> Task directions:
Your task is to output the entries below word for word.

> Data shown:
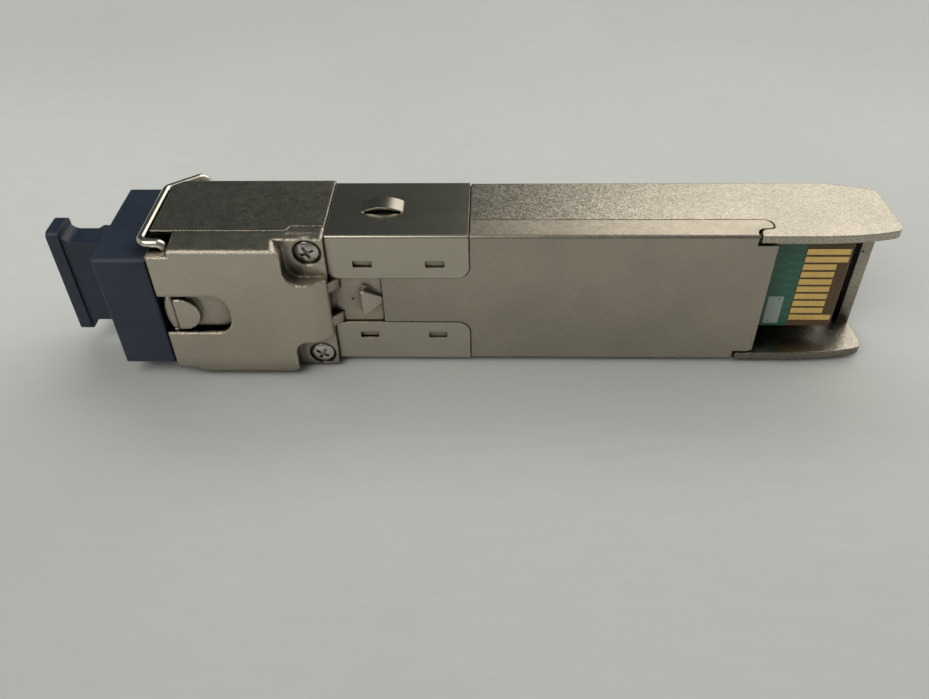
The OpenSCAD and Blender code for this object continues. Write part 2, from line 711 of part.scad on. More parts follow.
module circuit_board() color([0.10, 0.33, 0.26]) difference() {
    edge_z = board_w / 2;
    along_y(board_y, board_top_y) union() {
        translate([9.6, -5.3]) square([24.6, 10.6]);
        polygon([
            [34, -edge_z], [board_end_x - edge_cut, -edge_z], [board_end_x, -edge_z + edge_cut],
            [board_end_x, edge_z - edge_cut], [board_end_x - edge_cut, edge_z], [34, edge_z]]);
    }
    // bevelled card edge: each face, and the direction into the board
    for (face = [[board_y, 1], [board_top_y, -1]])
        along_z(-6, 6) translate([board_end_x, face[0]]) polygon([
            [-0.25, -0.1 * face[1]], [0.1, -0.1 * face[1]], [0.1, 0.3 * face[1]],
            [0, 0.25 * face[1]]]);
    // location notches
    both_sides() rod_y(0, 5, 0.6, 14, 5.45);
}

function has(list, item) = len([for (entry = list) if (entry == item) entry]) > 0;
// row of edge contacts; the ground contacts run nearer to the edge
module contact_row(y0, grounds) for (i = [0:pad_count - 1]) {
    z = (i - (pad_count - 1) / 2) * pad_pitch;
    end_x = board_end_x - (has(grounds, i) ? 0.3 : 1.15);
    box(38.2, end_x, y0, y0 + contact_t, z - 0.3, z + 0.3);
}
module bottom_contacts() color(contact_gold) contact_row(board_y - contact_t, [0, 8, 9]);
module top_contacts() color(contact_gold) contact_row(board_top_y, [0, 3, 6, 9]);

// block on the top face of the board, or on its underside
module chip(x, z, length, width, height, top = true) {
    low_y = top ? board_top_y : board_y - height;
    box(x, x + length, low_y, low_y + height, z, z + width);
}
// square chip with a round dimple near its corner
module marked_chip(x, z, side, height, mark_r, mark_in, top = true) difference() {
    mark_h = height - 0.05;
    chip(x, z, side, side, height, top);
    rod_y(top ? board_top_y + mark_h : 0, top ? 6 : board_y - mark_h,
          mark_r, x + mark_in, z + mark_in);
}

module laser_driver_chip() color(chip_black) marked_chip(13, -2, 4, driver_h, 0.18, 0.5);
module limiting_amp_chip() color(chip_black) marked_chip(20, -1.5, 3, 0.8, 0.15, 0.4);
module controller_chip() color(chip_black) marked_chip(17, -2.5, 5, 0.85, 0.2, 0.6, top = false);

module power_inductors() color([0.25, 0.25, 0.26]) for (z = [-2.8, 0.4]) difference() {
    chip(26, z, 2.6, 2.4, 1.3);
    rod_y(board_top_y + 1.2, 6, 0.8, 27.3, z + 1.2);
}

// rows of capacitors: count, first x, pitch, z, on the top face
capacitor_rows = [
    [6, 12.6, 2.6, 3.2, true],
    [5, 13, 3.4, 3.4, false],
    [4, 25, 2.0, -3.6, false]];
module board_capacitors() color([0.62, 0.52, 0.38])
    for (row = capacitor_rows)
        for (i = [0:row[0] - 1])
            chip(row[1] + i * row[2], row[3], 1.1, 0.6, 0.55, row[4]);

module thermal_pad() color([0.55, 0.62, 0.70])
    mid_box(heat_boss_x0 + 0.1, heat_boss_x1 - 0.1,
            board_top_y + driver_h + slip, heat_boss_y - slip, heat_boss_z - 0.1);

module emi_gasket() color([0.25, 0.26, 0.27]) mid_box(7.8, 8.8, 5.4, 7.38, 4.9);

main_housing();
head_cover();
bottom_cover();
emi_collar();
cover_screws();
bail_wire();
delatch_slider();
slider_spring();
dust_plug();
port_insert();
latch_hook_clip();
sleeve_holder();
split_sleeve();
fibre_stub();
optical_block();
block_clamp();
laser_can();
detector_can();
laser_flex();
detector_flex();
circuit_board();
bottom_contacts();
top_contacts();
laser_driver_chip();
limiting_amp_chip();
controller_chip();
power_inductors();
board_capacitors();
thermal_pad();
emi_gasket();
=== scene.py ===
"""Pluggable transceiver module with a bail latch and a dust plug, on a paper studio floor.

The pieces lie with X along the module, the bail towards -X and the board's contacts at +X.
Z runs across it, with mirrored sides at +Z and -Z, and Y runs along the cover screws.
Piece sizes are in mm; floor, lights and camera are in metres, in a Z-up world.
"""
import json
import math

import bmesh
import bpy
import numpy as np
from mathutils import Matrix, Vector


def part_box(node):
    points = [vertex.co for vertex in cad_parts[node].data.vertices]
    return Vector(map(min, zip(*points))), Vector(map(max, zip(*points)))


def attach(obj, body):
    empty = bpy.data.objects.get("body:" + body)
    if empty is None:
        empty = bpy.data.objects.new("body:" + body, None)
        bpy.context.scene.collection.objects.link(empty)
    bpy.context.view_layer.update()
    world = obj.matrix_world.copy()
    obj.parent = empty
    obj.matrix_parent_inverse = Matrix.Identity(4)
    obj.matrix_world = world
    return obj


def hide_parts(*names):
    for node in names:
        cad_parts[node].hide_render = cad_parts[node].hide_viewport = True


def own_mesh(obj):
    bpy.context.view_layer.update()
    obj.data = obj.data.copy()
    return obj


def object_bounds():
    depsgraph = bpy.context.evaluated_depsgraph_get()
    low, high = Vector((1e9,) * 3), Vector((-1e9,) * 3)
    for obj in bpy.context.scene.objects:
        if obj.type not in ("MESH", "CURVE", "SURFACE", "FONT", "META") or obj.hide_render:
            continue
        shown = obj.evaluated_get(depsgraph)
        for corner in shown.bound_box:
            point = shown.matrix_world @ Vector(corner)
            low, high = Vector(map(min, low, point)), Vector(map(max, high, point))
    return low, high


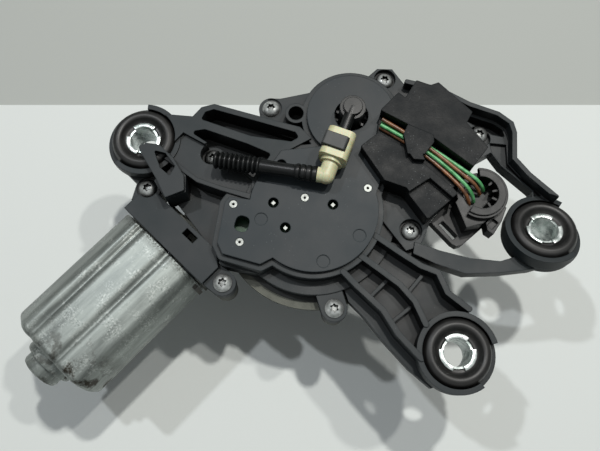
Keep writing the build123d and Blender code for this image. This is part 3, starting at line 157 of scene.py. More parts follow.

> Answer below:
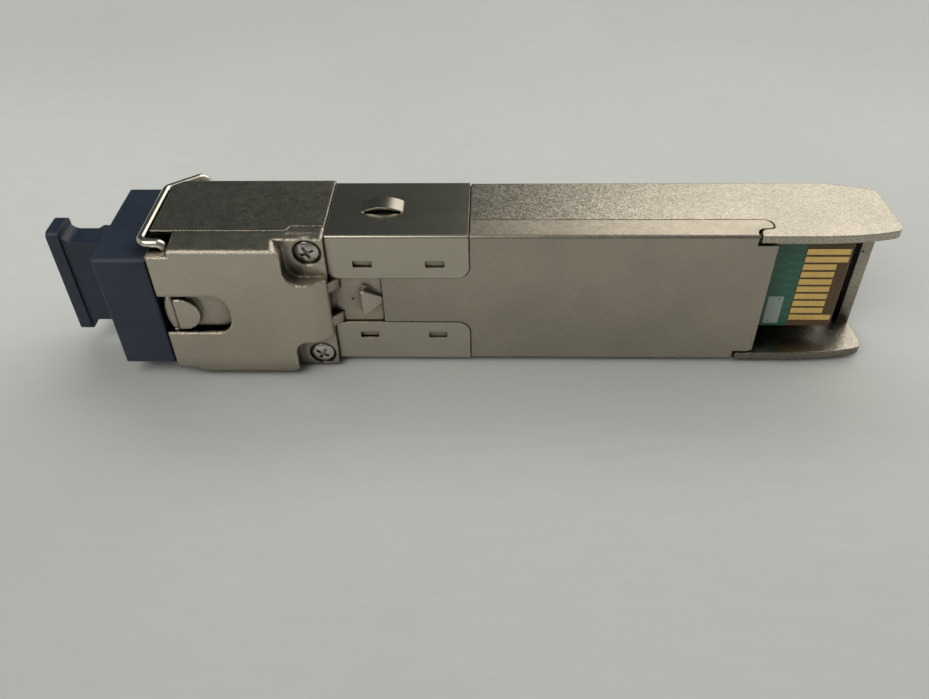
The OpenSCAD and Blender code for this object continues. Write part 2, from line 711 of part.scad on. More parts follow.
module circuit_board() color([0.10, 0.33, 0.26]) difference() {
    edge_z = board_w / 2;
    along_y(board_y, board_top_y) union() {
        translate([9.6, -5.3]) square([24.6, 10.6]);
        polygon([
            [34, -edge_z], [board_end_x - edge_cut, -edge_z], [board_end_x, -edge_z + edge_cut],
            [board_end_x, edge_z - edge_cut], [board_end_x - edge_cut, edge_z], [34, edge_z]]);
    }
    // bevelled card edge: each face, and the direction into the board
    for (face = [[board_y, 1], [board_top_y, -1]])
        along_z(-6, 6) translate([board_end_x, face[0]]) polygon([
            [-0.25, -0.1 * face[1]], [0.1, -0.1 * face[1]], [0.1, 0.3 * face[1]],
            [0, 0.25 * face[1]]]);
    // location notches
    both_sides() rod_y(0, 5, 0.6, 14, 5.45);
}

function has(list, item) = len([for (entry = list) if (entry == item) entry]) > 0;
// row of edge contacts; the ground contacts run nearer to the edge
module contact_row(y0, grounds) for (i = [0:pad_count - 1]) {
    z = (i - (pad_count - 1) / 2) * pad_pitch;
    end_x = board_end_x - (has(grounds, i) ? 0.3 : 1.15);
    box(38.2, end_x, y0, y0 + contact_t, z - 0.3, z + 0.3);
}
module bottom_contacts() color(contact_gold) contact_row(board_y - contact_t, [0, 8, 9]);
module top_contacts() color(contact_gold) contact_row(board_top_y, [0, 3, 6, 9]);

// block on the top face of the board, or on its underside
module chip(x, z, length, width, height, top = true) {
    low_y = top ? board_top_y : board_y - height;
    box(x, x + length, low_y, low_y + height, z, z + width);
}
// square chip with a round dimple near its corner
module marked_chip(x, z, side, height, mark_r, mark_in, top = true) difference() {
    mark_h = height - 0.05;
    chip(x, z, side, side, height, top);
    rod_y(top ? board_top_y + mark_h : 0, top ? 6 : board_y - mark_h,
          mark_r, x + mark_in, z + mark_in);
}

module laser_driver_chip() color(chip_black) marked_chip(13, -2, 4, driver_h, 0.18, 0.5);
module limiting_amp_chip() color(chip_black) marked_chip(20, -1.5, 3, 0.8, 0.15, 0.4);
module controller_chip() color(chip_black) marked_chip(17, -2.5, 5, 0.85, 0.2, 0.6, top = false);

module power_inductors() color([0.25, 0.25, 0.26]) for (z = [-2.8, 0.4]) difference() {
    chip(26, z, 2.6, 2.4, 1.3);
    rod_y(board_top_y + 1.2, 6, 0.8, 27.3, z + 1.2);
}

// rows of capacitors: count, first x, pitch, z, on the top face
capacitor_rows = [
    [6, 12.6, 2.6, 3.2, true],
    [5, 13, 3.4, 3.4, false],
    [4, 25, 2.0, -3.6, false]];
module board_capacitors() color([0.62, 0.52, 0.38])
    for (row = capacitor_rows)
        for (i = [0:row[0] - 1])
            chip(row[1] + i * row[2], row[3], 1.1, 0.6, 0.55, row[4]);

module thermal_pad() color([0.55, 0.62, 0.70])
    mid_box(heat_boss_x0 + 0.1, heat_boss_x1 - 0.1,
            board_top_y + driver_h + slip, heat_boss_y - slip, heat_boss_z - 0.1);

module emi_gasket() color([0.25, 0.26, 0.27]) mid_box(7.8, 8.8, 5.4, 7.38, 4.9);

main_housing();
head_cover();
bottom_cover();
emi_collar();
cover_screws();
bail_wire();
delatch_slider();
slider_spring();
dust_plug();
port_insert();
latch_hook_clip();
sleeve_holder();
split_sleeve();
fibre_stub();
optical_block();
block_clamp();
laser_can();
detector_can();
laser_flex();
detector_flex();
circuit_board();
bottom_contacts();
top_contacts();
laser_driver_chip();
limiting_amp_chip();
controller_chip();
power_inductors();
board_capacitors();
thermal_pad();
emi_gasket();
=== scene.py ===
"""Pluggable transceiver module with a bail latch and a dust plug, on a paper studio floor.

The pieces lie with X along the module, the bail towards -X and the board's contacts at +X.
Z runs across it, with mirrored sides at +Z and -Z, and Y runs along the cover screws.
Piece sizes are in mm; floor, lights and camera are in metres, in a Z-up world.
"""
import json
import math

import bmesh
import bpy
import numpy as np
from mathutils import Matrix, Vector


def part_box(node):
    points = [vertex.co for vertex in cad_parts[node].data.vertices]
    return Vector(map(min, zip(*points))), Vector(map(max, zip(*points)))


def attach(obj, body):
    empty = bpy.data.objects.get("body:" + body)
    if empty is None:
        empty = bpy.data.objects.new("body:" + body, None)
        bpy.context.scene.collection.objects.link(empty)
    bpy.context.view_layer.update()
    world = obj.matrix_world.copy()
    obj.parent = empty
    obj.matrix_parent_inverse = Matrix.Identity(4)
    obj.matrix_world = world
    return obj


def hide_parts(*names):
    for node in names:
        cad_parts[node].hide_render = cad_parts[node].hide_viewport = True


def own_mesh(obj):
    bpy.context.view_layer.update()
    obj.data = obj.data.copy()
    return obj


def object_bounds():
    depsgraph = bpy.context.evaluated_depsgraph_get()
    low, high = Vector((1e9,) * 3), Vector((-1e9,) * 3)
    for obj in bpy.context.scene.objects:
        if obj.type not in ("MESH", "CURVE", "SURFACE", "FONT", "META") or obj.hide_render:
            continue
        shown = obj.evaluated_get(depsgraph)
        for corner in shown.bound_box:
            point = shown.matrix_world @ Vector(corner)
            low, high = Vector(map(min, low, point)), Vector(map(max, high, point))
    return low, high


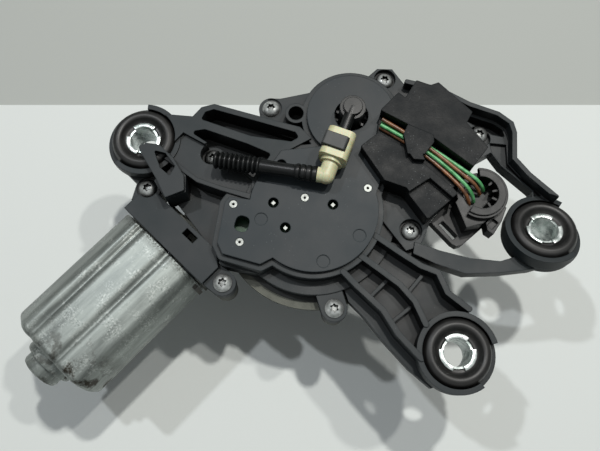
Keep writing the build123d and Blender code for this image. This is part 3, starting at line 157 of scene.py. More parts follow.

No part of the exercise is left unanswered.